On the centralized track, electrification is undertaken by national governmental entities such as the state-owned national utility, a rural electrification agency (REA), or the ministry of energy, acting alone or together. Electrification occurs primarily through extension of the national grid.
By contrast, on the decentralized track, electrification is generally carried out through nongovernmental entities such as cooperatives, community user groups, or private entrepreneurs. These entities will usually construct and operate isolated mini-grids—small-scale distribution networks typically operating below 11 kilovolts (kV) that provide power to one or more local communities and produce electricity from small generators using fossil fuels, renewable fuels, or a combination of the two.
Although there is widespread agreement on the need for a two-track approach, most national electrification strategies contain few, if any, details on how the two tracks should be implemented. This guide looks at how to implement the decentralized track, with particular emphasis on how to create commercially viable small power producers (SPPs) and mini-grids in rural areas.
If the decentralized track is going to be workable, SPPs will need to invest in and operate equipment to produce and distribute electricity to customers such as households, businesses, public institutions, and, in some instances, the national utility. This guide focuses on the regulatory and policy decisions that African electricity regulators and policy makers must make to create a sustainable decentralized track and how the decentralized track can complement the traditional centralized track.
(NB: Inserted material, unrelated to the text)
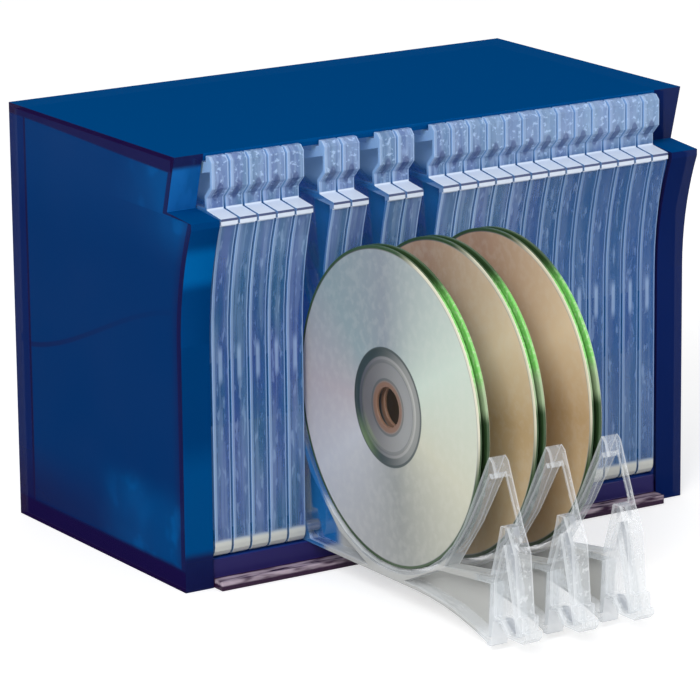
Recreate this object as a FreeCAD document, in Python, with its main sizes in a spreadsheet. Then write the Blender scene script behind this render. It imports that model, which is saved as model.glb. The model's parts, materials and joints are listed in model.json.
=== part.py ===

While the principal focus is on SPPs that use renewable energy or cogeneration technologies, most of the regulatory decisions will also apply to SPPs that use fossil fuel or a combination of fossil fuel and renewable energy—that is, hybrid SPPs. Hybrid generating technologies are generally a lower-cost option than diesel generation for serving customers on isolated rural mini-grids.
To make this study as useful as possible for African regulators and energy policy makers, the guide focuses on actual questions that will need to be answered to achieve commercially sustainable outcomes.